Thanks Emily! I will have to defer to you on all things "fly." And I understand the other incidental burial scenarios that could create opportunities for coffin flies to thrive in the wild...but is it fair to dismiss the potentiality of human settlement affecting insect evolution? True that insects have been around long before humans, but did C. tibialis in its current form actually pre-date humans? Even if it did, bugs iterate thousands of times within the lifespan of a single human. Surely there must be at least one insect out there that has evolved as a discrete species as a result of human settlement. There are domesticated insects like silk worms & honey bees - but that is too easy. There has got to be a bug out there that has evolved "by accident" as a result of pressures or opportunities created by human civilization. Maybe its the bed bug or the cheese mite! It's out there! I know it is!! (No more coffee for me)

Hi Walter! Genetic shift happen within species with every generation, so I am certainly not ruling out some pressure on the genome of C. tibialis over the length of human history. The extent of these shifts may be relatively modest with regards to speciation. Anna Holden, a colleague here at the museum, recently found an extant species of bee preserved in the La Brea Tarpits. Clearly, if that bee was in its modern form millions upon millions of years ago, the possibility exists that C. tibialis (and many other insects) are in similar situations. To be honest, I'm not well versed in this particular area — I will have to remember to talk to Brian Brown about this type of thing. He has done quite a bit of work with flies preserved in amber and may have some good insights.

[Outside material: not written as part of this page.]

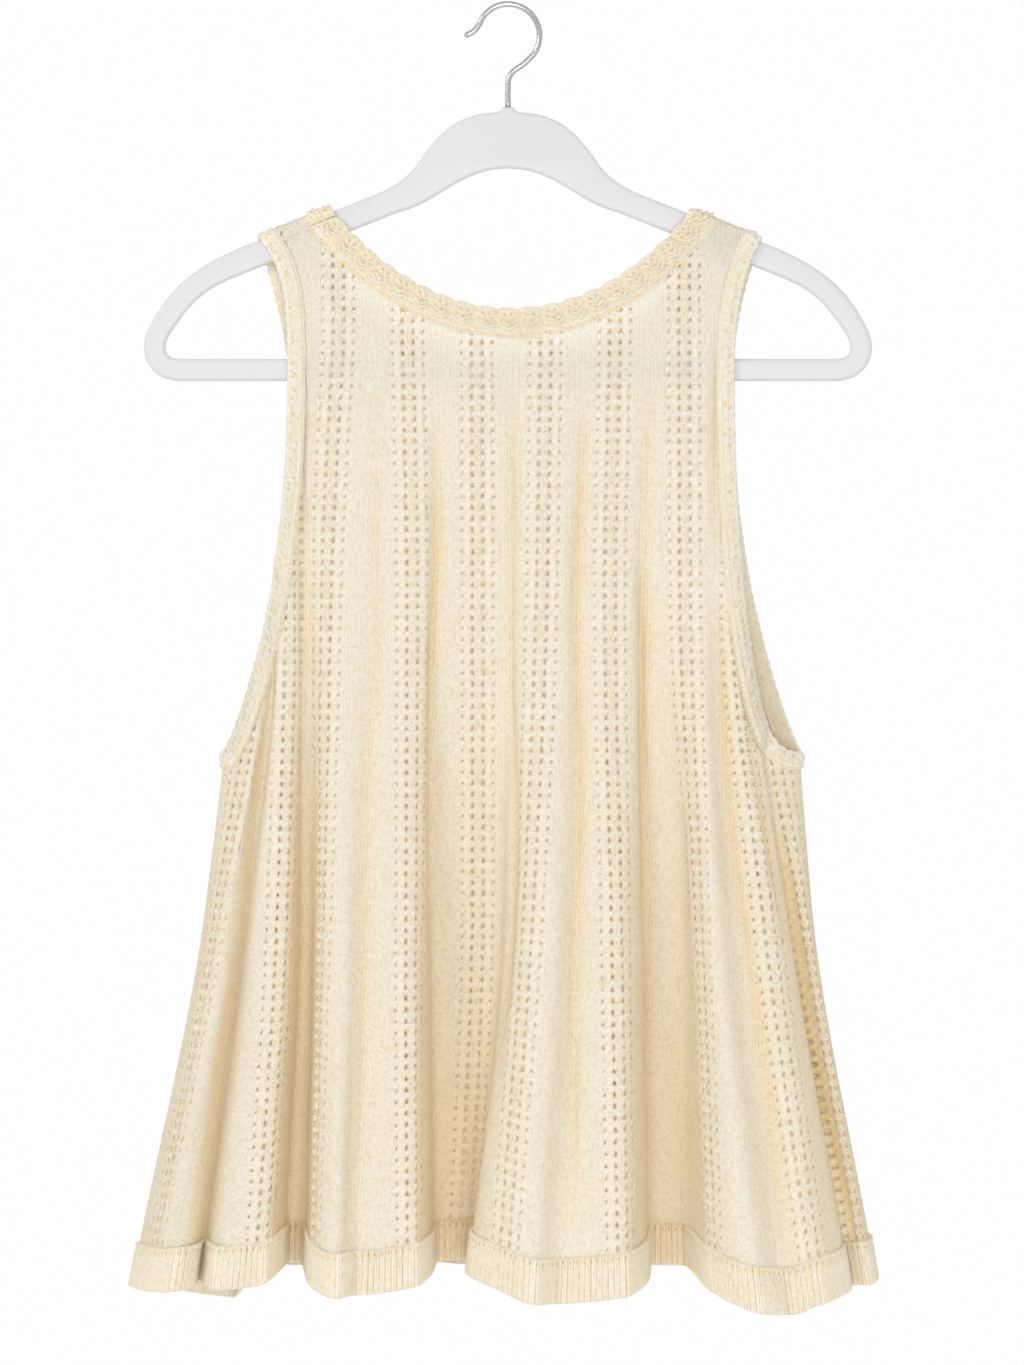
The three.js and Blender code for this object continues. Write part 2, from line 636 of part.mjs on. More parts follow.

A coffin fly flew in my mouth and I swallowed it, should I be worried?

I buried my cat in a water “resistant “ casket with a lid that screwed on on all four corners. I am now thinking of exhuming his body and having whatever remains cremated. What can I expect to find inside? I own my house but know that I probably can’t stay here forever and the thought of having to leave him, destroys me.

The author responds: Hi Melissa! I am sorry for this delayed response. It is very difficult to know what you will find if you decide to exhume your cat's remains. The biggest factor here will be time since burial. As far as moisture, even coffins sold for people that are supposed to be watertight are unlikely to remain so forever, so a pet coffin would be the same. How much moisture has entered the coffin depends on the moisture at the burial site in addition to the construction of the coffin. Coffin flies, and other decomposers, would actually be of benefit if they entered the coffin (and they are very good at entering coffins)! The role of decomposers is to "clean up" decaying organic material, so the best case may be that they have done their job and the remains are dry and mostly bones, as in the case discussed in this blog from Colma. You could then cremate the dried remains. If the burial took place some years ago and is in a relatively dry area, it is reasonably likely nature will have taken its course and this is what you will find. I wish you the best with this endeavor, as a cat owner myself I understand how difficult the idea of leaving your cat's remains must be! -- Emily

I ran across your article after I visited the Johnson Island war cemetery in Ohio where I noticed large amounts of what I thought were gnats located all over ever section of the cemetery that had grave markers. I noticed when I went to one end of the cemetery where no grave marks where there were no fly's. This cemetery had its last burial in 1865 yet today there are swarms of fly's over the graves. I found it rather odd to see this occurrence so many years after the last burial.